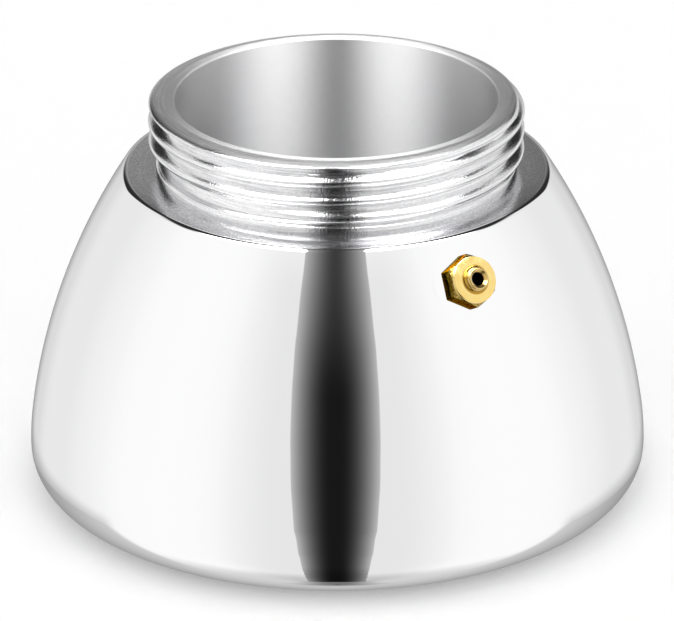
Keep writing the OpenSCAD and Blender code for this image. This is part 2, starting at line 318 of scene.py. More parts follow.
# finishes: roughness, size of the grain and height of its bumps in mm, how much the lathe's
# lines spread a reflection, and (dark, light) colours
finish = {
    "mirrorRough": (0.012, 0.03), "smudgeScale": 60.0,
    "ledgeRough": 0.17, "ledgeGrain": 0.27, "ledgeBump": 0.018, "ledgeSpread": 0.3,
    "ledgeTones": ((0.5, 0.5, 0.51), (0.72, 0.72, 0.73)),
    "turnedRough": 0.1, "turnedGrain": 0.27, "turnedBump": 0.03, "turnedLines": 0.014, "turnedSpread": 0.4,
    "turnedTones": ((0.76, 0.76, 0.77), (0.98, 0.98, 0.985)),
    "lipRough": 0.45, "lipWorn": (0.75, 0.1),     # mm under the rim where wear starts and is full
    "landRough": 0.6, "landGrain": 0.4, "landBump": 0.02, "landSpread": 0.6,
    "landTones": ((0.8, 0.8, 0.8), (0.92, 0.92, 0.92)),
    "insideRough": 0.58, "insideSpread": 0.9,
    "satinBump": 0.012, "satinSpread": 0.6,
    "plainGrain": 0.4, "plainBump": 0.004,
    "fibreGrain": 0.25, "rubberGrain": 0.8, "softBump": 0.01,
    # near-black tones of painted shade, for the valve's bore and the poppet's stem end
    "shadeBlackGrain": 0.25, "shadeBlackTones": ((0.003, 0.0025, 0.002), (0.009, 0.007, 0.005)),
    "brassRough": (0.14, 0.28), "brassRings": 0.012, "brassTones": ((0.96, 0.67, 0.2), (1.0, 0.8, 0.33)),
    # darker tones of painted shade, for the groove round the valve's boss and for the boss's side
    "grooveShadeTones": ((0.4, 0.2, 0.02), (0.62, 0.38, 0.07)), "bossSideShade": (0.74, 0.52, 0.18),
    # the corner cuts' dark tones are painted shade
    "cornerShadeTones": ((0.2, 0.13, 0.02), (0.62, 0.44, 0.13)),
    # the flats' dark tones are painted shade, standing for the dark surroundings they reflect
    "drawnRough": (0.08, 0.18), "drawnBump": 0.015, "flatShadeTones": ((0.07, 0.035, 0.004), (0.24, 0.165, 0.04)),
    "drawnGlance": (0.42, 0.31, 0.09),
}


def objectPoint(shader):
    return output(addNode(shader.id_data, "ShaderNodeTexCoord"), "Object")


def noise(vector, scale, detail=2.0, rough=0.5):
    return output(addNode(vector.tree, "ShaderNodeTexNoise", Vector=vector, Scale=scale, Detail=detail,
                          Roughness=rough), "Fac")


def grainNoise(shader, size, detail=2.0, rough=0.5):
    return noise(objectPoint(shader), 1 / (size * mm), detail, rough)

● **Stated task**
Extract the complete listing verbatim.

● **Solution**
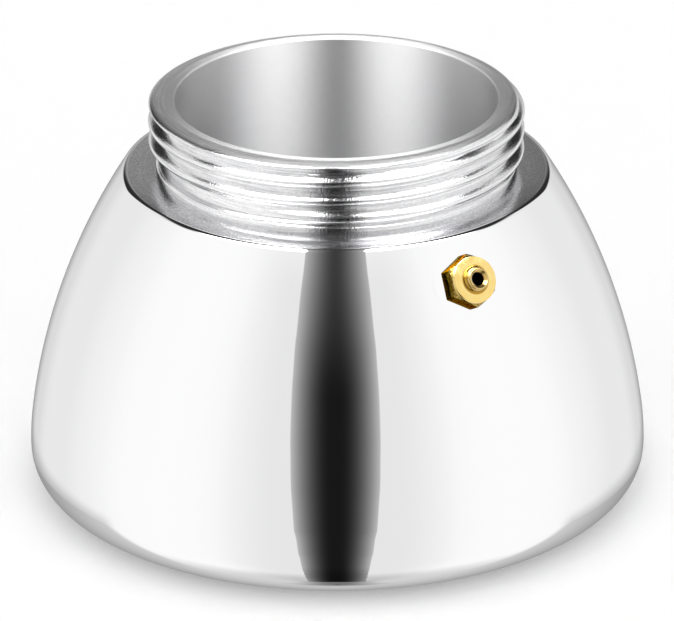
Keep writing the OpenSCAD and Blender code for this image. This is part 2, starting at line 318 of scene.py. More parts follow.
# finishes: roughness, size of the grain and height of its bumps in mm, how much the lathe's
# lines spread a reflection, and (dark, light) colours
finish = {
    "mirrorRough": (0.012, 0.03), "smudgeScale": 60.0,
    "ledgeRough": 0.17, "ledgeGrain": 0.27, "ledgeBump": 0.018, "ledgeSpread": 0.3,
    "ledgeTones": ((0.5, 0.5, 0.51), (0.72, 0.72, 0.73)),
    "turnedRough": 0.1, "turnedGrain": 0.27, "turnedBump": 0.03, "turnedLines": 0.014, "turnedSpread": 0.4,
    "turnedTones": ((0.76, 0.76, 0.77), (0.98, 0.98, 0.985)),
    "lipRough": 0.45, "lipWorn": (0.75, 0.1),     # mm under the rim where wear starts and is full
    "landRough": 0.6, "landGrain": 0.4, "landBump": 0.02, "landSpread": 0.6,
    "landTones": ((0.8, 0.8, 0.8), (0.92, 0.92, 0.92)),
    "insideRough": 0.58, "insideSpread": 0.9,
    "satinBump": 0.012, "satinSpread": 0.6,
    "plainGrain": 0.4, "plainBump": 0.004,
    "fibreGrain": 0.25, "rubberGrain": 0.8, "softBump": 0.01,
    # near-black tones of painted shade, for the valve's bore and the poppet's stem end
    "shadeBlackGrain": 0.25, "shadeBlackTones": ((0.003, 0.0025, 0.002), (0.009, 0.007, 0.005)),
    "brassRough": (0.14, 0.28), "brassRings": 0.012, "brassTones": ((0.96, 0.67, 0.2), (1.0, 0.8, 0.33)),
    # darker tones of painted shade, for the groove round the valve's boss and for the boss's side
    "grooveShadeTones": ((0.4, 0.2, 0.02), (0.62, 0.38, 0.07)), "bossSideShade": (0.74, 0.52, 0.18),
    # the corner cuts' dark tones are painted shade
    "cornerShadeTones": ((0.2, 0.13, 0.02), (0.62, 0.44, 0.13)),
    # the flats' dark tones are painted shade, standing for the dark surroundings they reflect
    "drawnRough": (0.08, 0.18), "drawnBump": 0.015, "flatShadeTones": ((0.07, 0.035, 0.004), (0.24, 0.165, 0.04)),
    "drawnGlance": (0.42, 0.31, 0.09),
}


def objectPoint(shader):
    return output(addNode(shader.id_data, "ShaderNodeTexCoord"), "Object")


def noise(vector, scale, detail=2.0, rough=0.5):
    return output(addNode(vector.tree, "ShaderNodeTexNoise", Vector=vector, Scale=scale, Detail=detail,
                          Roughness=rough), "Fac")


def grainNoise(shader, size, detail=2.0, rough=0.5):
    return noise(objectPoint(shader), 1 / (size * mm), detail, rough)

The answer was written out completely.